SET EXERCISE: Check each line of the listing below for the string "object", and copy the ones that have it.

Begin RECORDS FOR THIS TASK

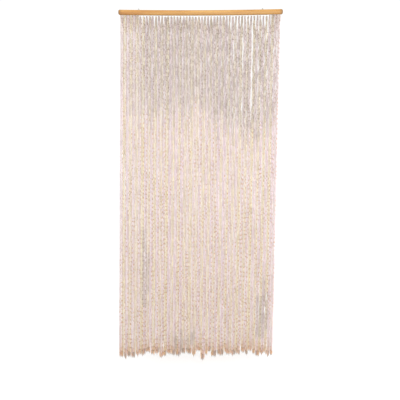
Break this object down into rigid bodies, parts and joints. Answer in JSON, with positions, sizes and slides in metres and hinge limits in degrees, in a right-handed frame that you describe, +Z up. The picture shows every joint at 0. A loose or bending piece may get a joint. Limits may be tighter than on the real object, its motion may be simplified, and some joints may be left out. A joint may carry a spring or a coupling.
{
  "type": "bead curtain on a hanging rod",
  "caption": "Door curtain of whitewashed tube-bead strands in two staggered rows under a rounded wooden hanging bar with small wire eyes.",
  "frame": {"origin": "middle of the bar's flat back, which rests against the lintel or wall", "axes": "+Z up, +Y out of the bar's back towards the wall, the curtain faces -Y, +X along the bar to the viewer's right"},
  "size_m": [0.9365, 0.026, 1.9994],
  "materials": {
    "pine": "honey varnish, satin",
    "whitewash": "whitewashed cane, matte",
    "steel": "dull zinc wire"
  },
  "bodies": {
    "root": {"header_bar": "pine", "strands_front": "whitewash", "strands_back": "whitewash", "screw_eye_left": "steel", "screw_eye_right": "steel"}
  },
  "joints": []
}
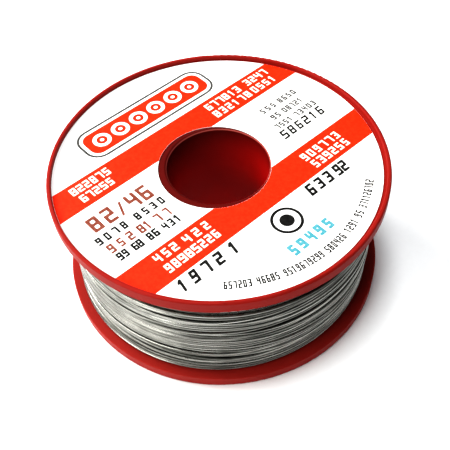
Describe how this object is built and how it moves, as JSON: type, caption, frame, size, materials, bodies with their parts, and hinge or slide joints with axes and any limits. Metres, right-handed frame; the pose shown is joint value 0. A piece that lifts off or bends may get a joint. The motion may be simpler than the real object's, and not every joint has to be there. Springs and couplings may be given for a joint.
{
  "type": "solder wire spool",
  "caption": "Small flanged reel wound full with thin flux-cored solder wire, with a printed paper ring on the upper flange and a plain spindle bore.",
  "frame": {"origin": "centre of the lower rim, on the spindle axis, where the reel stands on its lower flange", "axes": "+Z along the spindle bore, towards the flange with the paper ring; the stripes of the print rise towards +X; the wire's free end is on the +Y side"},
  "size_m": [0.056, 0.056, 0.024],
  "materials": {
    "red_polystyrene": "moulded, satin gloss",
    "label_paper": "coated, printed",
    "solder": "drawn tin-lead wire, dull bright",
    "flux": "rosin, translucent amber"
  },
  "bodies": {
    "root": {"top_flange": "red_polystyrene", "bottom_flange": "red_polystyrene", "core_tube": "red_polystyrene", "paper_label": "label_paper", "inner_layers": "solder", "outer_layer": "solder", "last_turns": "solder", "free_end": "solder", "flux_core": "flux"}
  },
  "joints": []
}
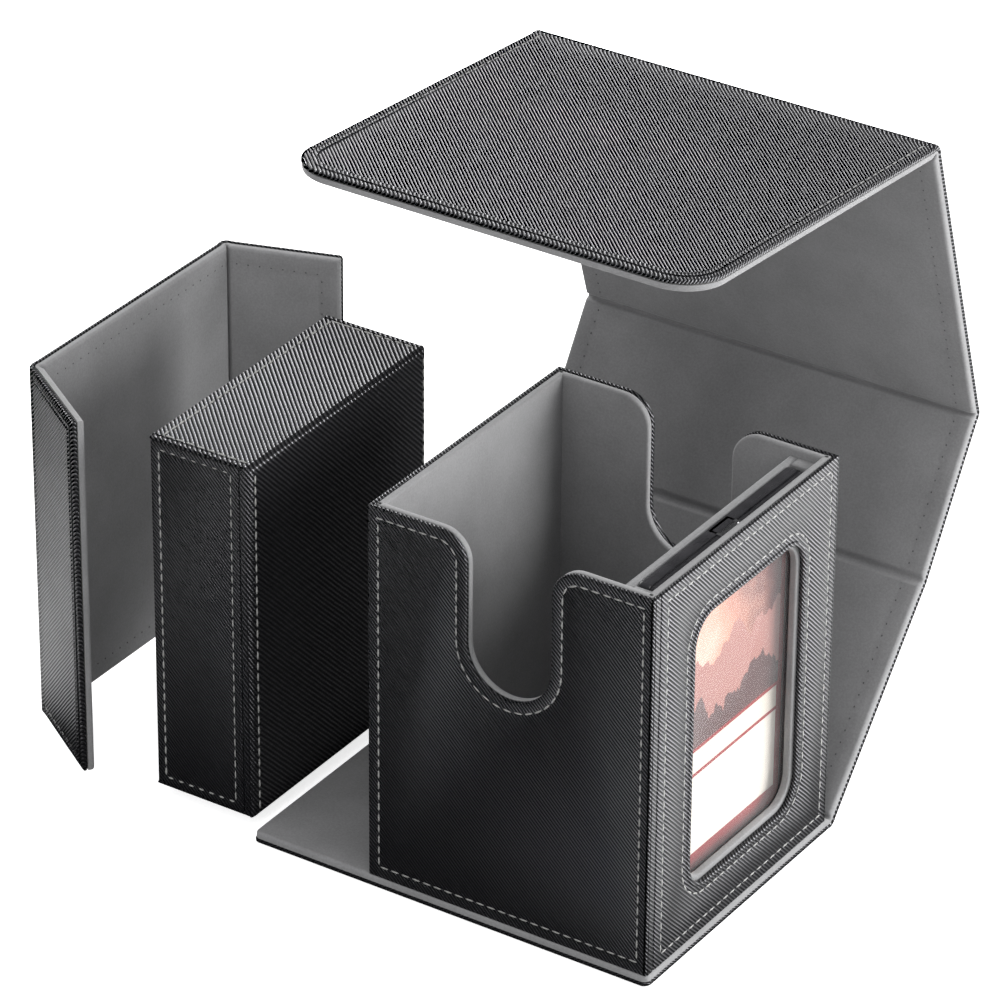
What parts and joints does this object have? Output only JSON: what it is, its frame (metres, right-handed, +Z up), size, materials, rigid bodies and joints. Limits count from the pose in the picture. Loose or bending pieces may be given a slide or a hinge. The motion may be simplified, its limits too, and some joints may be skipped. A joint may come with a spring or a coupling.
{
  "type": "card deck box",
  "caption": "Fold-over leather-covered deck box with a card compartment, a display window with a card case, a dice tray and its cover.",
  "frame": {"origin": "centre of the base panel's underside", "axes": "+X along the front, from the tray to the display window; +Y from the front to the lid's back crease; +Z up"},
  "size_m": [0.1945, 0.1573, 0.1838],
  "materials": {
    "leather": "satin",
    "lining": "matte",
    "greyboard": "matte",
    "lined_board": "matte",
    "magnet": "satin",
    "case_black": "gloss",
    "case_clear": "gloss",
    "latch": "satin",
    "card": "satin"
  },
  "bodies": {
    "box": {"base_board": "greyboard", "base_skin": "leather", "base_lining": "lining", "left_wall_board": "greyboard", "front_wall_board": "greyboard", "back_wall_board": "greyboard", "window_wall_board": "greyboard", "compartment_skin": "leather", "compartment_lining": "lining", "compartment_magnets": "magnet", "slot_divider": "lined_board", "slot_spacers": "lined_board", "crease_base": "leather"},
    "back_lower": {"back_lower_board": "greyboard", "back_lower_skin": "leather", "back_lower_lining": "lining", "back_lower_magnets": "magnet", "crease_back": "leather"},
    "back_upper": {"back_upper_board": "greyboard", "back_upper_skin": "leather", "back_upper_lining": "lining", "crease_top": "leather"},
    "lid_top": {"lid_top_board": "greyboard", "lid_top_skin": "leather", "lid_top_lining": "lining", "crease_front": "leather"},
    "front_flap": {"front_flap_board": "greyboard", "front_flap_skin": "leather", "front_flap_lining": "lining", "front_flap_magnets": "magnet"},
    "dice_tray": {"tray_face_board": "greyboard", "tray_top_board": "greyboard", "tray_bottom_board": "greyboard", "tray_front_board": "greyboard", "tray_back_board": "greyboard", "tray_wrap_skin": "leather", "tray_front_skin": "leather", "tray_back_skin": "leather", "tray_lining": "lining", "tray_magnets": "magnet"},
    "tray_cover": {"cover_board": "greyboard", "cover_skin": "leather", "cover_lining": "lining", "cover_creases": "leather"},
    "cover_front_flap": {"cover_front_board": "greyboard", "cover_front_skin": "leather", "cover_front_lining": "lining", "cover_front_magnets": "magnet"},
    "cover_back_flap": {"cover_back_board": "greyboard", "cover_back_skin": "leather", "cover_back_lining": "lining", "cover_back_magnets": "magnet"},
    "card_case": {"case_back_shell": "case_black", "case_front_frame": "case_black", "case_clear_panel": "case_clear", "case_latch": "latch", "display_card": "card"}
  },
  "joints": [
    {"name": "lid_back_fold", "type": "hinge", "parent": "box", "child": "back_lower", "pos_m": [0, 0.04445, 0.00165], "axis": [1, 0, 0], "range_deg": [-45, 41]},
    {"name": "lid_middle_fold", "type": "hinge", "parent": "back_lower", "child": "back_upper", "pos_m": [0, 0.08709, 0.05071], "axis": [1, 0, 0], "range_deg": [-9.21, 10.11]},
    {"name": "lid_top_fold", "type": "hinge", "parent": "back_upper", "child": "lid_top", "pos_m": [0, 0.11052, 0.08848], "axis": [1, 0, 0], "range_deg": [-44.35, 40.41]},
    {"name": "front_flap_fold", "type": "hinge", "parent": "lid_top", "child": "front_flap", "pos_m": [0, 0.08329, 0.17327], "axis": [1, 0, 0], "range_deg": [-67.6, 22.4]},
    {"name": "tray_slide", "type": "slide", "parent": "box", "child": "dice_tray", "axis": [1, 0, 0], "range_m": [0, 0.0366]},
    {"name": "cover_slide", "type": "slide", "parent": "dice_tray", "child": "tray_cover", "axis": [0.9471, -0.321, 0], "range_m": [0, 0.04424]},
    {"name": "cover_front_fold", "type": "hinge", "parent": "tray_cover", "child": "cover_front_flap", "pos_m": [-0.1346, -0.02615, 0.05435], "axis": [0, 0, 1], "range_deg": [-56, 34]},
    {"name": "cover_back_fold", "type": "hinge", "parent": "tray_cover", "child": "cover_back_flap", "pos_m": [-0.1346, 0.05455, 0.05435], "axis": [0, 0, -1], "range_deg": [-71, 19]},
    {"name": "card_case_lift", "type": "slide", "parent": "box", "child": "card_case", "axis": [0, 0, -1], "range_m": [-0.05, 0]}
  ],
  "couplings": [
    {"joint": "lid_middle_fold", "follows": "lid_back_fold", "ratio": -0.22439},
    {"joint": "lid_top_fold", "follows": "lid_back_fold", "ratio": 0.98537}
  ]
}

End RECORDS FOR THIS TASK

TASK RESULT:
Break this object down into rigid bodies, parts and joints. Answer in JSON, with positions, sizes and slides in metres and hinge limits in degrees, in a right-handed frame that you describe, +Z up. The picture shows every joint at 0. A loose or bending piece may get a joint. Limits may be tighter than on the real object, its motion may be simplified, and some joints may be left out. A joint may carry a spring or a coupling.
Describe how this object is built and how it moves, as JSON: type, caption, frame, size, materials, bodies with their parts, and hinge or slide joints with axes and any limits. Metres, right-handed frame; the pose shown is joint value 0. A piece that lifts off or bends may get a joint. The motion may be simpler than the real object's, and not every joint has to be there. Springs and couplings may be given for a joint.
What parts and joints does this object have? Output only JSON: what it is, its frame (metres, right-handed, +Z up), size, materials, rigid bodies and joints. Limits count from the pose in the picture. Loose or bending pieces may be given a slide or a hinge. The motion may be simplified, its limits too, and some joints may be skipped. A joint may come with a spring or a coupling.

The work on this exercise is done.